START

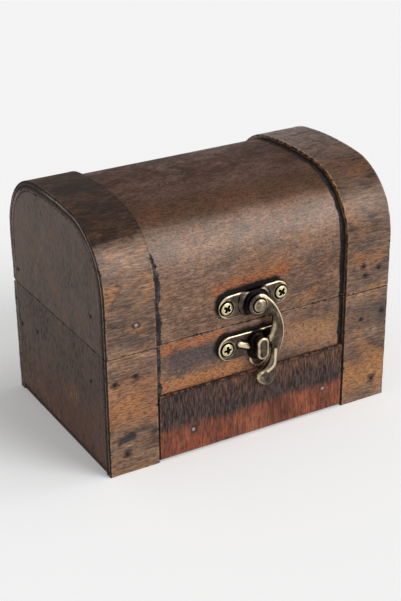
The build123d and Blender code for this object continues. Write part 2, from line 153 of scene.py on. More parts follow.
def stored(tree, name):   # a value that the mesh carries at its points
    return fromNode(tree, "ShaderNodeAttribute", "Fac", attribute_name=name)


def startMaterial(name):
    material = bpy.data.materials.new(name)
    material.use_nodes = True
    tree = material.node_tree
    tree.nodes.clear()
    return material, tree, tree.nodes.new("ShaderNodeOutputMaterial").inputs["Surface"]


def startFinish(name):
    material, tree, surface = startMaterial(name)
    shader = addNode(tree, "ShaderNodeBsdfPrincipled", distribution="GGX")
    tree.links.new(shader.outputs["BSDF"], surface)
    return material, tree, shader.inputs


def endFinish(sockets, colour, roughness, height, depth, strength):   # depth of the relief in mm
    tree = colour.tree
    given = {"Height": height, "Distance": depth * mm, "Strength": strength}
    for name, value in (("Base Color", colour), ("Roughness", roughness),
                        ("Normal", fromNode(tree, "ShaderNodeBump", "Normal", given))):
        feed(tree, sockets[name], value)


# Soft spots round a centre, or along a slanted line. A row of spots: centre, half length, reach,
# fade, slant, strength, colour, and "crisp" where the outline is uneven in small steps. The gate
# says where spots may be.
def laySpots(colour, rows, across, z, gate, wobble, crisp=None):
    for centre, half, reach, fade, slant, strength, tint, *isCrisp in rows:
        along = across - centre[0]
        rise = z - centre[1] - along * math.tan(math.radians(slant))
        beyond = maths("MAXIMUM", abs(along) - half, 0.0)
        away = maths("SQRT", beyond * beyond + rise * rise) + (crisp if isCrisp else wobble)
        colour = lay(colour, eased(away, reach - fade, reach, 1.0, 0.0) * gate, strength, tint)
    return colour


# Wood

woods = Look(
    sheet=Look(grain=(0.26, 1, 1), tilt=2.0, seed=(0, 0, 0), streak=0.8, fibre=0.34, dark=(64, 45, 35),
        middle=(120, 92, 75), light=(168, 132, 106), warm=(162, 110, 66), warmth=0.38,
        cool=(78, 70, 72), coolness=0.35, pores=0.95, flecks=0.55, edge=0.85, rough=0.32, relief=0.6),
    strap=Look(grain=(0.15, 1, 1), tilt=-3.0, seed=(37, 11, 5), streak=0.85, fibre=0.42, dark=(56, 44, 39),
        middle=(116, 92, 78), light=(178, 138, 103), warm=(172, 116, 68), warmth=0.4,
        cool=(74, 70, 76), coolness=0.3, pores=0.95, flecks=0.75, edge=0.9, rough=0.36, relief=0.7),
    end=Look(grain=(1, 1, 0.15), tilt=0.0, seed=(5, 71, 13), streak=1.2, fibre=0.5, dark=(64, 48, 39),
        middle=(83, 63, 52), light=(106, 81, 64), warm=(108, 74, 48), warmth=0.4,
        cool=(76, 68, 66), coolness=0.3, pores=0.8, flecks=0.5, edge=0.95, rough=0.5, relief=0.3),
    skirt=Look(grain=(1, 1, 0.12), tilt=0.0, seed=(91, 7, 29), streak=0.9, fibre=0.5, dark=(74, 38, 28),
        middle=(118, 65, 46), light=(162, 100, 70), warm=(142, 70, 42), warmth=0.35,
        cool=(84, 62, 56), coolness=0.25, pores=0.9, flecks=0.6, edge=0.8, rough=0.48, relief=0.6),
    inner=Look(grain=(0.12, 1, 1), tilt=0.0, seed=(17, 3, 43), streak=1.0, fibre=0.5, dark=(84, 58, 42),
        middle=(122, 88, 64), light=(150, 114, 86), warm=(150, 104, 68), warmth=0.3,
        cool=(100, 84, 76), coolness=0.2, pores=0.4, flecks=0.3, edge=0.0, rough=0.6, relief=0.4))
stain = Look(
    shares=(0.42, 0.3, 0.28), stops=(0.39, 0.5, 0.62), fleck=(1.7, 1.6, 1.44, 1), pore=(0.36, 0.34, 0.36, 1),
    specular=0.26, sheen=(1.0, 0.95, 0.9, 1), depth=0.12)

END

Copy the material above, line for line.

Reply to the task:
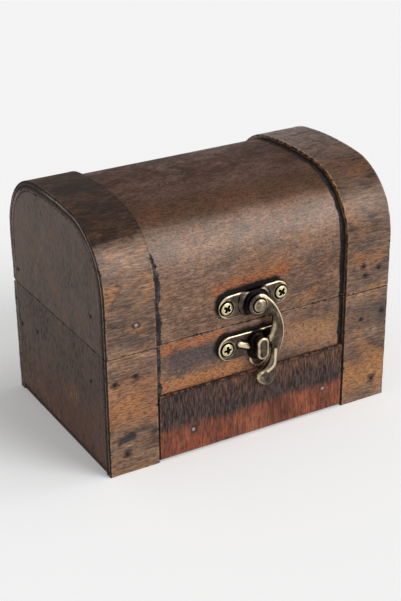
The build123d and Blender code for this object continues. Write part 2, from line 153 of scene.py on. More parts follow.
def stored(tree, name):   # a value that the mesh carries at its points
    return fromNode(tree, "ShaderNodeAttribute", "Fac", attribute_name=name)


def startMaterial(name):
    material = bpy.data.materials.new(name)
    material.use_nodes = True
    tree = material.node_tree
    tree.nodes.clear()
    return material, tree, tree.nodes.new("ShaderNodeOutputMaterial").inputs["Surface"]


def startFinish(name):
    material, tree, surface = startMaterial(name)
    shader = addNode(tree, "ShaderNodeBsdfPrincipled", distribution="GGX")
    tree.links.new(shader.outputs["BSDF"], surface)
    return material, tree, shader.inputs


def endFinish(sockets, colour, roughness, height, depth, strength):   # depth of the relief in mm
    tree = colour.tree
    given = {"Height": height, "Distance": depth * mm, "Strength": strength}
    for name, value in (("Base Color", colour), ("Roughness", roughness),
                        ("Normal", fromNode(tree, "ShaderNodeBump", "Normal", given))):
        feed(tree, sockets[name], value)


# Soft spots round a centre, or along a slanted line. A row of spots: centre, half length, reach,
# fade, slant, strength, colour, and "crisp" where the outline is uneven in small steps. The gate
# says where spots may be.
def laySpots(colour, rows, across, z, gate, wobble, crisp=None):
    for centre, half, reach, fade, slant, strength, tint, *isCrisp in rows:
        along = across - centre[0]
        rise = z - centre[1] - along * math.tan(math.radians(slant))
        beyond = maths("MAXIMUM", abs(along) - half, 0.0)
        away = maths("SQRT", beyond * beyond + rise * rise) + (crisp if isCrisp else wobble)
        colour = lay(colour, eased(away, reach - fade, reach, 1.0, 0.0) * gate, strength, tint)
    return colour


# Wood

woods = Look(
    sheet=Look(grain=(0.26, 1, 1), tilt=2.0, seed=(0, 0, 0), streak=0.8, fibre=0.34, dark=(64, 45, 35),
        middle=(120, 92, 75), light=(168, 132, 106), warm=(162, 110, 66), warmth=0.38,
        cool=(78, 70, 72), coolness=0.35, pores=0.95, flecks=0.55, edge=0.85, rough=0.32, relief=0.6),
    strap=Look(grain=(0.15, 1, 1), tilt=-3.0, seed=(37, 11, 5), streak=0.85, fibre=0.42, dark=(56, 44, 39),
        middle=(116, 92, 78), light=(178, 138, 103), warm=(172, 116, 68), warmth=0.4,
        cool=(74, 70, 76), coolness=0.3, pores=0.95, flecks=0.75, edge=0.9, rough=0.36, relief=0.7),
    end=Look(grain=(1, 1, 0.15), tilt=0.0, seed=(5, 71, 13), streak=1.2, fibre=0.5, dark=(64, 48, 39),
        middle=(83, 63, 52), light=(106, 81, 64), warm=(108, 74, 48), warmth=0.4,
        cool=(76, 68, 66), coolness=0.3, pores=0.8, flecks=0.5, edge=0.95, rough=0.5, relief=0.3),
    skirt=Look(grain=(1, 1, 0.12), tilt=0.0, seed=(91, 7, 29), streak=0.9, fibre=0.5, dark=(74, 38, 28),
        middle=(118, 65, 46), light=(162, 100, 70), warm=(142, 70, 42), warmth=0.35,
        cool=(84, 62, 56), coolness=0.25, pores=0.9, flecks=0.6, edge=0.8, rough=0.48, relief=0.6),
    inner=Look(grain=(0.12, 1, 1), tilt=0.0, seed=(17, 3, 43), streak=1.0, fibre=0.5, dark=(84, 58, 42),
        middle=(122, 88, 64), light=(150, 114, 86), warm=(150, 104, 68), warmth=0.3,
        cool=(100, 84, 76), coolness=0.2, pores=0.4, flecks=0.3, edge=0.0, rough=0.6, relief=0.4))
stain = Look(
    shares=(0.42, 0.3, 0.28), stops=(0.39, 0.5, 0.62), fleck=(1.7, 1.6, 1.44, 1), pore=(0.36, 0.34, 0.36, 1),
    specular=0.26, sheen=(1.0, 0.95, 0.9, 1), depth=0.12)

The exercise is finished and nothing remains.